Well - they may actually get to take that plunge soon if they stay the course on which the Fed is steering them right now.

Yes, I know, I know. I have been calling for a stock market correction for the last two years that has simply failed to materialize – yet.

Maybe the Fed succeeds with its whack-a-mole global central bank coordination that is showing up as very troubling instability in the currency markets and if so, there will be a healthy pullback at some point soon but not the sort of 50% - now 60%+ - that I have been expecting to happen based on the charts.
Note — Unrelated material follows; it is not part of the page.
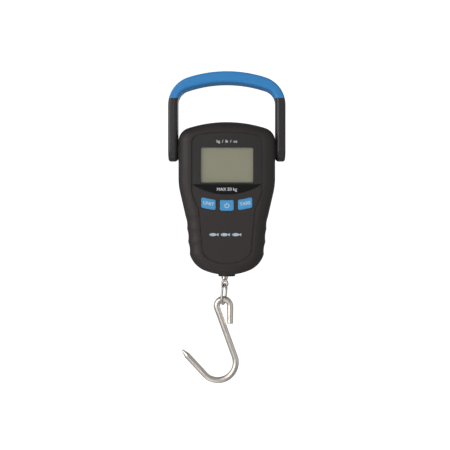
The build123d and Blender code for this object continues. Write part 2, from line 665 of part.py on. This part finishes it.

Let’s hope this is the case and the Fed does succeed in not just kicking the can down the road but somehow kicking it off the road because the alternative could be devastating to millions of Americans if all of the destabilizing forces of a 30 year borrowing binge reinflated by the Fed should crest and come crashing back down.

As the rather starkly marked long-term chart of the DJIA illustrates above, 2014 may prove to be a critical time around the Fed’s ultimate success on its $4.1+ trillion balance sheet-gambit.

If the DJIA trades in a modest but steady manner above long-term ascending resistance, then perhaps the Fed’s great QE-experiment will start to pay off as GDP and the velocity of money, perhaps, start to match that five-year manic spike higher.

If the DJIA, fails to make it above long-term resistance and instead skims near the top or drops back into the girth of that massive sideways range, look out as a correction worse than 2008 likely takes the stock market – and the economy – back down.

Beware, then, the Fed Trap and a fragile financial system situation that may prove to be comprised of dangerous quicksand.

As always, thank you for taking the time to read this month’s piece.